Henry made the point afterwards that the penalty miss — and the emotions Messi showed at the end — “reminded us that he is human”. He followed by saying that what his former Barcelona team-mate produced in the closing stages of that game “reminds us again that he’s not human”. It is a non sequitur, of course, not meant to be taken literally, but there are times when you are watching Messi and that sort of feeling is hard to resist.
The goal was a beauty, a bouncing ball struck deftly but powerfully in a crowded penalty area, taking him to eight goals at this World Cup, equalling the highest total since Gerd Muller’s 10 for West Germany in 1970. It was not so much that the skill involved was jaw-dropping — more that, in a high-pressure moment like that, with a split-second to react in a congested penalty area, faced by an inspired goalkeeper, there is nobody better at delivering technical perfection. And goalscoring, on top of the vision, the creativity, the dribbling and the slide-rule passing, is just one facet of this game.

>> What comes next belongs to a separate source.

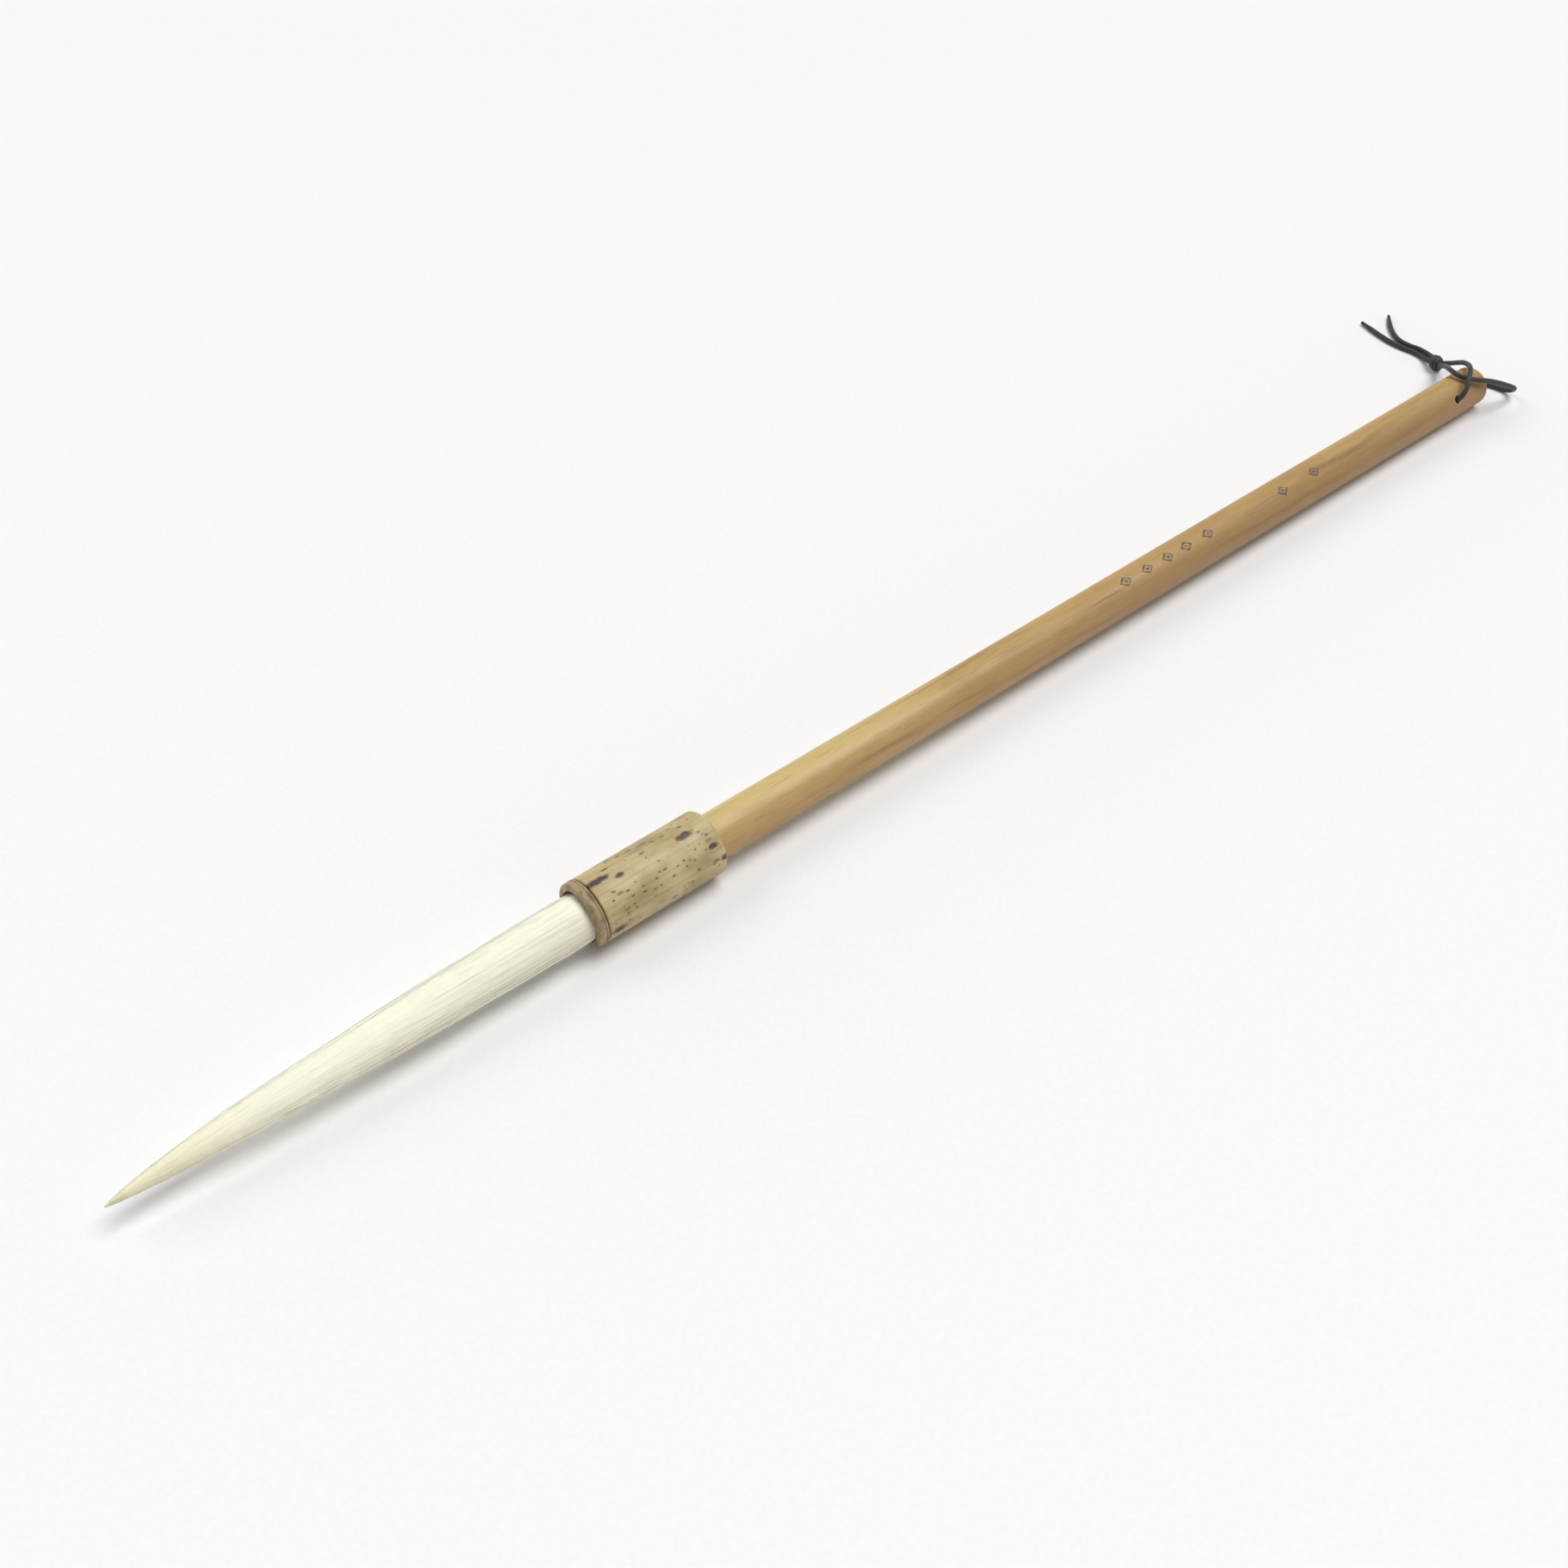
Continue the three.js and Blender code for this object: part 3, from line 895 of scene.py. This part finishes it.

Messi’s release after scoring (Photo: Elsa/Getty Images)
“I spoke to the guys on the bench, the ones who are watching him (Messi) and unable to believe what they’re saying,” Argentina coach Lionel Scaloni said afterwards. “I told them to use him as an example, as a role model. After missing the penalty, he kept asking for the ball, kept running, kept trying again and again. It gives me la piel de gallina (goosebumps), to be honest. But it’s not just Messi. I don’t just want to talk about Messi. It’s all part and parcel of what this team is about.”
So much of the time, it is all about Messi. But the winning goal, crowning a remarkable comeback, was all about his team-mates: a counter-attack that saw the ball sprayed out to the right by Julian Alvarez, crossed perfectly by substitute Lautaro Martinez and met with a wonderful header by Fernandez, sparking those wild, frenzied celebrations on the pitch and in the stands alike.
At that point, Messi looked shattered —emotionally exhausted but physically too and perhaps grateful not to face half an hour of extra time before they do it all over again in the quarter-final in Kansas City on Saturday.